I'm tempted to say, similarly, that Thiomicrospira and Wolbachia are related. They have phage proteins in common. They both have genes for patatin proteins. They share multiple drug resistance genes. (That's not so strange. Antibiotics occur naturally in the environment.) They share genes for Flp-type pilins. Plus many more coincidences, big and small.

At first blush, a deep-sea thermal vent seems pretty far removed, environmentally, from the egg cell of a mosquito. How to reconcile the difference? Actually, I see similarities. Thiomicrospira thrives at temperatures of 28 to 32 degrees Celsius (which is also true of mosquitoes, although they prefer the 28-degree end of the scale). And blood (the preferred food source for mosquitoes) is comparable in pH and salinity to seawater. Also, mosquitoes have an aquatic lifecycle: they require brackish water in which to lay eggs. Mosquitoes and salt marshes go back millions of years.
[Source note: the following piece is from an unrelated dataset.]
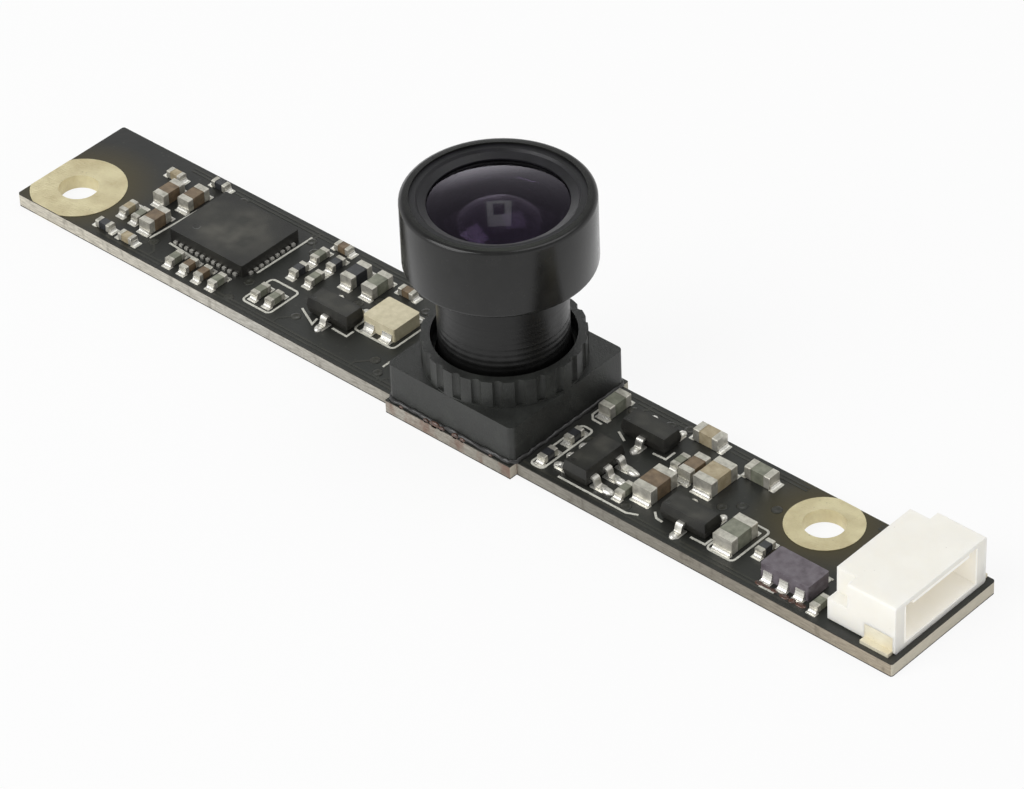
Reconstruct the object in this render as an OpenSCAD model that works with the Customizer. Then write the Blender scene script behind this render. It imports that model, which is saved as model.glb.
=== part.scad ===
// Board-mounted camera module: a long narrow circuit board that carries a
// wide-angle screw-in lens over an image sensor, the chips and chip parts
// that run it, two plated screw holes and a side-entry cable connector.
// Lengths are in millimetres. X runs along the board towards the connector,
// the lens looks along +Z, and the origin is the centre of the underside.

/* [Board] */
// Length of the board along X
board_l = 60; // [59:0.5:75]
// Width of the board across Y
board_w = 8; // [8:0.1:10]
// Thickness of the board
board_t = 0.8; // [0.6:0.1:1.6]
// How far the middle tab stands out of each long side
tab_out = 0.5; // [0.2:0.1:1.2]
// Radius of the board's four outer corners
board_corner_r = 0.15; // [0.1:0.05:0.4]

/* [Screw holes] */
// Diameter of each finished screw hole
hole_d = 2.2; // [1.6:0.1:2.4]
// Thickness of the plated copper
plating_t = 0.02; // [0.01:0.005:0.03]
// Left hole: distance of its centre from the left end
left_hole_in = 2.2; // [2.1:0.05:2.5]
// Left hole: distance of its centre from the front edge
left_hole_up = 2.45; // [2.2:0.05:2.8]
// Left hole: diameter of its ring
left_ring_d = 5.3; // [3.4:0.1:5.4]
// Right hole: distance of its centre from the right end
right_hole_in = 9.0; // [8.6:0.05:9.2]
// Right hole: distance of its centre from the back edge
right_hole_down = 1.95; // [1.8:0.05:2.2]
// Right hole: diameter of its ring
right_ring_d = 4.1; // [3.2:0.1:4.3]

/* [Lens holder] */
// Distance of the lens axis from the board's centre along X
lens_x = 1.9; // [1.6:0.1:2.2]
// Side of the holder's square foot
holder_side = 8.5; // [8.3:0.1:8.7]
// Radius of the foot's upright corners
holder_corner_r = 0.35; // [0.1:0.05:0.8]
// Height of the square foot above the board
holder_foot_h = 2.2; // [1.9:0.1:2.6]
// Height of the round collar above the foot
collar_h = 1.6; // [1.2:0.1:1.8]
// Number of flutes round the collar
flute_count = 24; // [12:1:30]
// Radius of each flute
flute_r = 0.3; // [0.2:0.02:0.36]
// Depth that a flute cuts into the collar
flute_depth = 0.16; // [0.08:0.02:0.2]
// Side of the square chamber over the image sensor
chamber_side = 6.4; // [6:0.1:6.8]
// Height of that chamber
chamber_h = 1.15; // [1.1:0.05:1.3]
// Thickness of the web that carries the infrared filter
filter_web_t = 0.4; // [0.3:0.05:0.5]
// Diameter of the round window in the web
window_d = 4.6; // [4:0.1:4.8]

/* [Lens barrel] */
// Outer diameter of the barrel's thread
thread_d = 7; // [6.8:0.05:7.2]
// Pitch of the thread
thread_pitch = 0.35; // [0.3:0.01:0.4]
// Depth of the thread
thread_depth = 0.18; // [0.1:0.01:0.2]
// Clearance between the thread and the holder's bore
thread_gap = 0.02; // [0.02:0.01:0.1]
// Gap left between the barrel and the holder's mouth
mouth_gap = 0.25; // [0.15:0.05:0.3]
// Diameter of the plain neck under the head
neck_d = 6.7; // [6.4:0.1:6.8]
// Height of the neck's foot above the board
neck_z = 6.6; // [6.2:0.1:7]
// Height of the head's underside above the board
head_z = 8.3; // [7.9:0.1:8.7]
// Diameter of the head
head_d = 9.9; // [9.7:0.1:10.6]
// Height of the head
head_h = 4.0; // [3.9:0.1:4.6]
// Radius of the head's outer edges
head_edge_r = 0.25; // [0.1:0.05:0.4]
// Gap between the barrel's end and the filter web
barrel_end_gap = 0.3; // [0.2:0.05:0.5]

/* [Lens elements] */
// Diameter of the front glass
front_glass_d = 7.8; // [7.6:0.1:7.9]
// Thickness of the front glass at its edge
front_edge_t = 1.2; // [1:0.05:1.3]
// Radius of the front glass's outer face
front_face_r = 15; // [14:0.5:30]
// Depth of the front glass's edge below the rim
front_recess = 0.5; // [0.46:0.02:0.7]
// Diameter of the second element
second_lens_d = 6.1; // [6:0.1:6.4]
// Thickness of the second element at its edge
second_edge_t = 1.7; // [1.5:0.1:1.9]
// Diameter of the middle and rear elements
small_lens_d = 4.8; // [4.6:0.1:5]
// Thickness of the middle and rear elements at their edges
small_edge_t = 1.3; // [1.1:0.1:1.5]
// Thickness of the lip that holds the rear element
rear_lip_t = 0.5; // [0.4:0.05:0.7]
// Thickness of the aperture disc
aperture_t = 0.1; // [0.06:0.02:0.2]
// Diameter of the aperture
aperture_d = 1.2; // [0.8:0.1:2]
// Wall of the spacer rings
spacer_wall = 0.5; // [0.3:0.05:0.7]
// Clearance round each lens element
lens_gap = 0.02; // [0.01:0.01:0.05]

/* [Sensor] */
// Length and width of the image sensor
sensor_size = [4.8, 4.0]; // [3:0.1:5]
// Thickness of the image sensor
sensor_t = 0.35; // [0.3:0.05:0.4]
// Thickness of the sensor's cover glass
cover_t = 0.4; // [0.3:0.05:0.42]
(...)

It's even possible that Wolbachia might live in deep-sea-vent-dwelling host organisms. In fact, I predict they will be found there. Why? Because in addition to inhabiting flying insects, spiders, mites, and ticks (and filarial worms), Wolbachia have also been found in a very high percentage of crustaceans. We know that crustaceans are often found living near deep-sea thermal vents; and many crustaceans show the characteristic feminization of genetic males that's so often the tipoff to a massive Wolbachia presence in insect populations.

Insects and crustaceans represent two of the oldest, most successful, and most widely distributed life forms of the animal kingdom. Would it really be so surprising if the bacteria that colonize these life forms are closely related to the most common marine bacteria on the planet? I don't think so. Stranger things have happened.